De bremstruik (Retama raetam) is in werkelijkheid een woestijnheester die familie is van de erwt. De overeenkomstige Arabische naam (ratam) vormt een hulp om de plant te identificeren en toont aan dat de weergave „jeneverboom” in de Statenvertaling onjuist is.
De brem is een van de meest voorkomende struiken in de Wildernis van Judea, het Sinaï-schiereiland en de rest van Arabië, en is te vinden in ravijnen, op rotsachtige plaatsen, op berghellingen en zelfs op open zandvlakten in woestijngebieden, waar zijn wortels diep in de grond dringen om vocht op te zuigen. De plant wordt 1-4 m hoog en heeft talloze dunne, buigzame twijgen en smalle rechte blaadjes. Wanneer de bremstruiken in bloei staan, bieden de trosjes tere bloemen, in kleur variërend van wit tot roze, een prachtige aanblik als bekleding van de doorgaans kale berghellingen. De Hebreeuwse naam voor de struik (roʹthem) is kennelijk afkomstig van een grondwoord dat „vasthechten” betekent, en doelt misschien op het vermogen van de plant om het verstuiven van zandduinen tegen te gaan. Volgens Plinius werden de buigzame twijgen gebruikt om dingen bijeen te binden. — Naturalis historia, XXIV, XL, 65.

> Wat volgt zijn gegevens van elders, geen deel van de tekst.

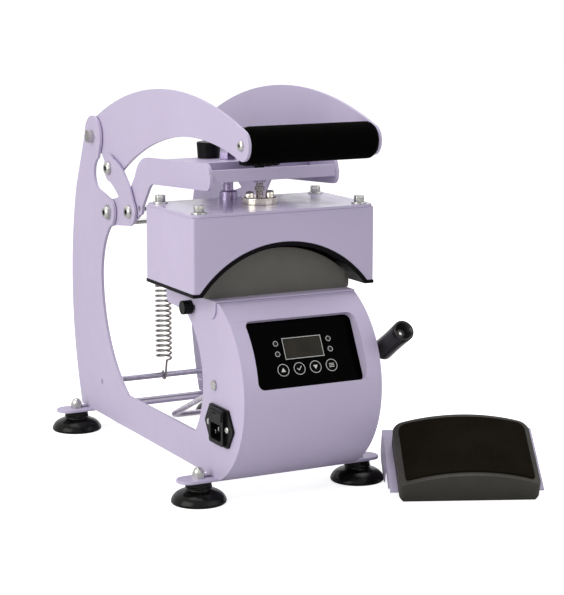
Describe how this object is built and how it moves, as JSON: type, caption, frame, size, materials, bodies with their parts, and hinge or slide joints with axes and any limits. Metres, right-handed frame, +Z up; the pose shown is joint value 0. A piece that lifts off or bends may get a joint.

In 1 Koningen 19:4, 5 staat dat Elia, toen hij naar de wildernis vluchtte om aan Izebels toorn te ontkomen, „zich onder een zekere bremstruik [neerzette]” en daar vervolgens in slaap viel. Hoewel de kleinere bremstruiken slechts weinig schaduw zouden geven tegen de brandende zon in de wildernis, kon een behoorlijk grote struik een welkome beschutting bieden. Deze woestijnstruik diende ook als brandstof. Het hout van de brem levert een uitstekende kwaliteit houtskool, die met een intense hitte brandt.
Omdat de wortels van de bremstruik bitter zijn en een walgelijke smaak hebben, veronderstellen sommigen dat wanneer Job (30:4) zegt dat mensen die honger lijden in dorre woestenijen ze als voedsel gebruiken, hij daarmee misschien doelt op een eetbare parasitaire plant (Cynomorium coccineum), die als een paddestoel op deze wortels groeit. Hoewel dit heel goed mogelijk is, kan het ook zijn dat er in Jobs dagen (meer dan 3000 jaar geleden) nog een andere variëteit van deze plant bestond dan alleen de huidige witte bremstruik (Retama raetam). N. Hareuveni presenteert nog een andere zienswijze met betrekking tot Job 30:4; hij schreef: „Aangezien, in tegenstelling tot de bladeren van de zoutplant, de wortels van de brem volstrekt oneetbaar zijn in welke vorm maar ook, ligt het voor de hand dat Job het erover heeft dat de wortels van de witte brem tot iets verwerkt werden dat verkocht kon worden om er de kost mee te verdienen. Deze jonge mannen, die nu smalend over Job spreken, maakten houtskool van de wortels van de witte brem om ze op de markt te verkopen” (Tree and Shrub in Our Biblical Heritage, Kiryat Ono, Israël, 1984, blz. 31). In overeenstemming hiermee stellen sommigen voor, de vocalisatie van het Hebreeuwse woord dat met „hun voedsel” is vertaald te wijzigen zodat er in het Hebreeuws „om zich te warmen” komt te staan.